- **TASK STATEMENT**:
Within the records below, find each line that holds the string "materials", then copy it.

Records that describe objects
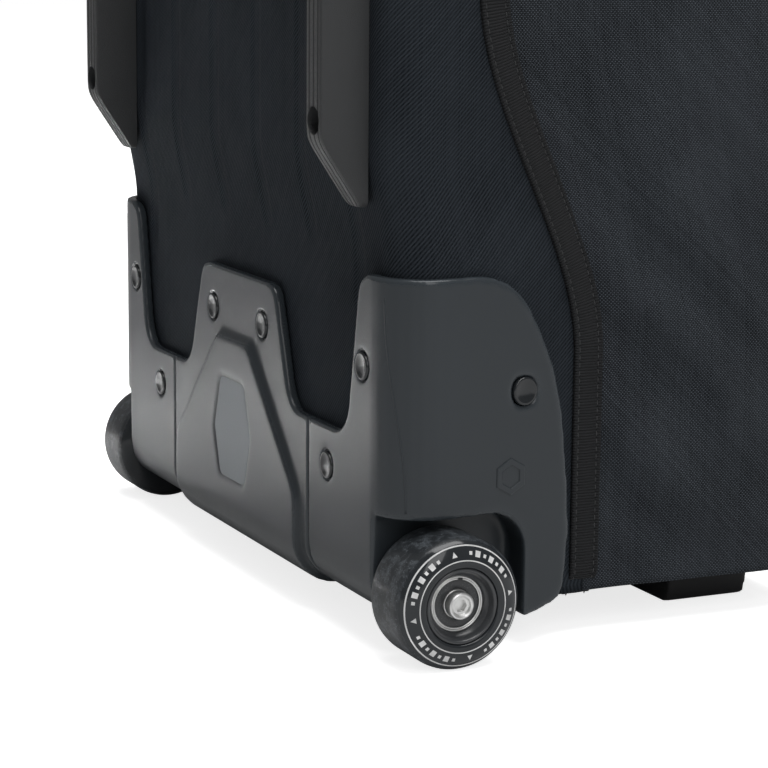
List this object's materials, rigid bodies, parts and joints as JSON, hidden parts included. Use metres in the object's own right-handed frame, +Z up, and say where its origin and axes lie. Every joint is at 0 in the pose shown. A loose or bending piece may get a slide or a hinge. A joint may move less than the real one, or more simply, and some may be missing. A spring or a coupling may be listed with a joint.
{
  "type": "wheeled snowboard bag",
  "caption": "Long padded wheeled snowboard bag with skid rails, a moulded kick plate with skate wheels, a zipped lid and webbing handles.",
  "frame": {"origin": "on the ground, at the middle of the bag's width and depth, with the bag standing on its wheeled end", "axes": "+Z up along the bag from its wheels to its top handle, +Y towards the back with the skid rails, +X across"},
  "size_m": [0.354, 0.2398, 1.7213],
  "materials": {
    "plate": "satin moulded plastic, charcoal",
    "rivet": "glossy dark grey",
    "rail": "sand-textured dark grey plastic",
    "screw": "black oxide",
    "urethane": "smoky glossy urethane",
    "wheel_core": "dark grey moulded core",
    "steel": "zinc plated steel",
    "tub_fabric": "fine blue-black twill over foam",
    "gusset_fabric": "coarse oxford weave, dark slate",
    "webbing": "black ribbed tape and webbing",
    "moulding": "black moulded plastic",
    "slider_metal": "black painted die-cast metal",
    "lining": "grey lining over foam"
  },
  "bodies": {
    "bag": {"kick_plate_centre": "plate", "wheel_housing_left": "plate", "wheel_housing_right": "plate", "rivet_tower_left": "rivet", "rivet_valley_left": "rivet", "rivet_tab_left": "rivet", "rivet_side_left": "rivet", "rivet_tower_right": "rivet", "rivet_valley_right": "rivet", "rivet_tab_right": "rivet", "rivet_side_right": "rivet", "skid_rail_left": "rail", "rail_screw_lower_left": "screw", "rail_screw_upper_left": "screw", "skid_rail_right": "rail", "rail_screw_lower_right": "screw", "rail_screw_upper_right": "screw", "axle_bolt_left": "steel", "axle_nut_left": "steel", "axle_bolt_right": "steel", "axle_nut_right": "steel", "back_tub": "tub_fabric", "gusset_left": "gusset_fabric", "gusset_right": "gusset_fabric", "binding_tape_left": "webbing", "binding_tape_right": "webbing", "bottom_end_panel": "gusset_fabric", "top_end_panel": "gusset_fabric", "foot_left": "moulding", "foot_right": "moulding", "back_liner": "lining", "main_zip_chain": "webbing", "tie_down_strap_lower": "webbing", "tie_down_clip_lower": "moulding", "tie_down_strap_upper": "webbing", "tie_down_clip_upper": "moulding"},
    "wheel_left": {"tyre_left": "urethane", "hub_left": "wheel_core", "bearing_outer_left": "steel", "bearing_inner_left": "steel", "spacer_left": "steel"},
    "wheel_right": {"tyre_right": "urethane", "hub_right": "wheel_core", "bearing_outer_right": "steel", "bearing_inner_right": "steel", "spacer_right": "steel"},
    "lid": {"lid": "gusset_fabric", "lid_pocket": "gusset_fabric"},
    "pocket_slider": {"pocket_slider": "moulding"},
    "side_slider": {"zip_slider_side": "slider_metal"},
    "side_pull": {"zip_pull_side": "moulding"},
    "top_slider": {"zip_slider_top": "slider_metal"},
    "top_pull": {"zip_pull_top": "moulding"},
    "top_handle": {"top_handle_webbing": "webbing", "top_handle_grip": "moulding"},
    "side_handle": {"side_handle_webbing": "webbing", "side_handle_grip": "moulding"},
    "tongue_lower": {"tie_down_tongue_lower": "moulding"},
    "tongue_upper": {"tie_down_tongue_upper": "moulding"}
  },
  "joints": [
    {"name": "wheel_spin_left", "type": "hinge", "parent": "bag", "child": "wheel_left", "pos_m": [-0.16075, 0.0767, 0.026], "axis": [1, 0, 0], "continuous": true},
    {"name": "wheel_spin_right", "type": "hinge", "parent": "bag", "child": "wheel_right", "pos_m": [0.16075, 0.0767, 0.026], "axis": [1, 0, 0], "continuous": true},
    {"name": "lid_swing", "type": "hinge", "parent": "bag", "child": "lid", "pos_m": [0.1478, -0.09705, 0.863], "axis": [0, 0, 1], "range_deg": [0, 165]},
    {"name": "pocket_slider_slide", "type": "slide", "parent": "lid", "child": "pocket_slider", "axis": [1, 0, 0], "range_m": [0, 0.118]},
    {"name": "side_slider_slide", "type": "slide", "parent": "bag", "child": "side_slider", "axis": [0, 0, -1], "range_m": [0, 1.63]},
    {"name": "side_pull_fold", "type": "hinge", "parent": "side_slider", "child": "side_pull", "pos_m": [-0.1541, -0.0952, 1.678], "axis": [0, 1, 0], "range_deg": [0, 170]},
    {"name": "top_slider_slide", "type": "slide", "parent": "bag", "child": "top_slider", "axis": [1, 0, 0], "range_m": [0, 0.2]},
    {"name": "top_pull_fold", "type": "hinge", "parent": "top_slider", "child": "top_pull", "pos_m": [-0.1175, -0.0952, 1.7146], "axis": [0, -1, 0], "range_deg": [0, 170]},
    {"name": "top_handle_fold", "type": "hinge", "parent": "bag", "child": "top_handle", "pos_m": [0, 0.0271, 1.7153], "axis": [1, 0, 0], "range_deg": [0, 110]},
    {"name": "side_handle_fold", "type": "hinge", "parent": "bag", "child": "side_handle", "pos_m": [-0.1548, -0.0129, 0.863], "axis": [0, 0, -1], "range_deg": [0, 110]},
    {"name": "tongue_lower_slide", "type": "slide", "parent": "bag", "child": "tongue_lower", "axis": [-1, 0, 0], "range_m": [0, 0.024]},
    {"name": "tongue_upper_slide", "type": "slide", "parent": "bag", "child": "tongue_upper", "axis": [-1, 0, 0], "range_m": [0, 0.024]}
  ]
}
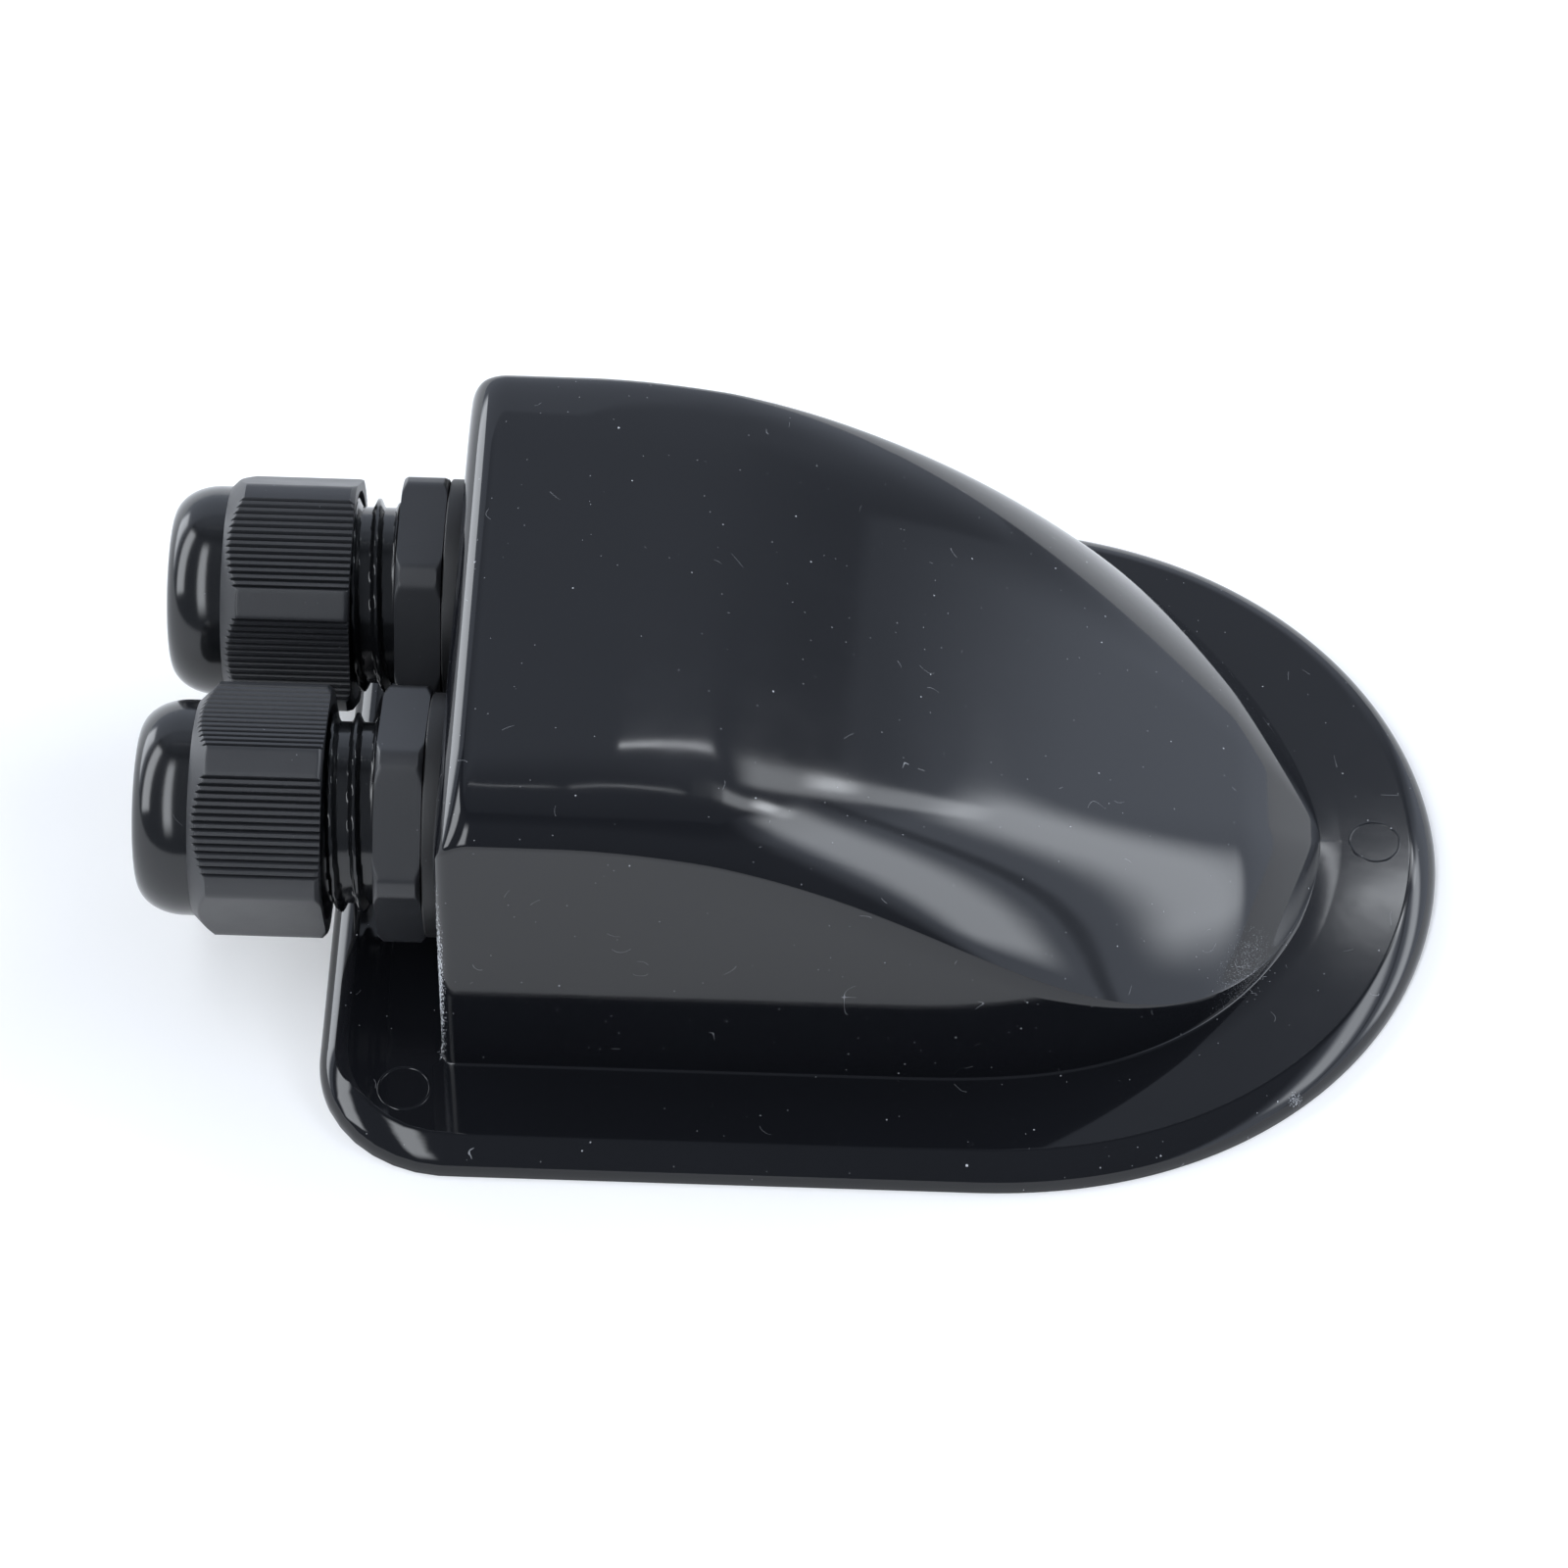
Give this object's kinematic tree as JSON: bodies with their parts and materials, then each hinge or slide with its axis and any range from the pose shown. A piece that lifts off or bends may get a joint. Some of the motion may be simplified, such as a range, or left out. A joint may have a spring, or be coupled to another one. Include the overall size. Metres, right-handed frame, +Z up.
{
  "type": "roof cable entry box",
  "caption": "Moulded hood on a bonded flange that leads cables through a roof, with compression cable glands in its upright rear wall",
  "frame": {"origin": "on the roof plane, below the middle of the outer face of the gland wall", "axes": "+X from the glands to the nose, +Y across the hood to the far gland, +Z up from the roof"},
  "size_m": [0.1373, 0.0908, 0.04],
  "materials": {
    "housing_abs": "glossy moulded ABS, near black",
    "gland_nylon": "semi-matt moulded nylon, near black",
    "claw_nylon": "matt moulded nylon, dark grey",
    "gasket_rubber": "matt rubber washer, black",
    "seal_rubber": "matt rubber, black"
  },
  "bodies": {
    "box": {"housing": "housing_abs", "near_gland_body": "gland_nylon", "near_gasket": "gasket_rubber", "near_locknut": "gland_nylon", "far_gland_body": "gland_nylon", "far_gasket": "gasket_rubber", "far_locknut": "gland_nylon"},
    "near_clamp": {"near_claw": "claw_nylon", "near_seal": "seal_rubber"},
    "near_nut": {"near_sealing_nut": "gland_nylon"},
    "far_clamp": {"far_claw": "claw_nylon", "far_seal": "seal_rubber"},
    "far_nut": {"far_sealing_nut": "gland_nylon"}
  },
  "joints": [
    {"name": "near_nut_travel", "type": "slide", "parent": "box", "child": "near_clamp", "axis": [1, 0, 0], "range_m": [-0.00381, 0.00361]},
    {"name": "near_nut_turn", "type": "hinge", "parent": "near_clamp", "child": "near_nut", "pos_m": [-0.0118, -0.015, 0.0216], "axis": [1, 0, 0], "range_deg": [-570, 540]},
    {"name": "far_nut_travel", "type": "slide", "parent": "box", "child": "far_clamp", "axis": [1, 0, 0], "range_m": [-0.00441, 0.00301]},
    {"name": "far_nut_turn", "type": "hinge", "parent": "far_clamp", "child": "far_nut", "pos_m": [-0.0112, 0.015, 0.0216], "axis": [1, 0, 0], "range_deg": [-660, 450]}
  ],
  "couplings": [
    {"joint": "near_nut_travel", "follows": "near_nut_turn", "m_per_rad": 0.00038197},
    {"joint": "far_nut_travel", "follows": "far_nut_turn", "m_per_rad": 0.00038197}
  ]
}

- **COMPLETE OUTPUT**:
List this object's materials, rigid bodies, parts and joints as JSON, hidden parts included. Use metres in the object's own right-handed frame, +Z up, and say where its origin and axes lie. Every joint is at 0 in the pose shown. A loose or bending piece may get a slide or a hinge. A joint may move less than the real one, or more simply, and some may be missing. A spring or a coupling may be listed with a joint.
  "materials": {
Give this object's kinematic tree as JSON: bodies with their parts and materials, then each hinge or slide with its axis and any range from the pose shown. A piece that lifts off or bends may get a joint. Some of the motion may be simplified, such as a range, or left out. A joint may have a spring, or be coupled to another one. Include the overall size. Metres, right-handed frame, +Z up.
  "materials": {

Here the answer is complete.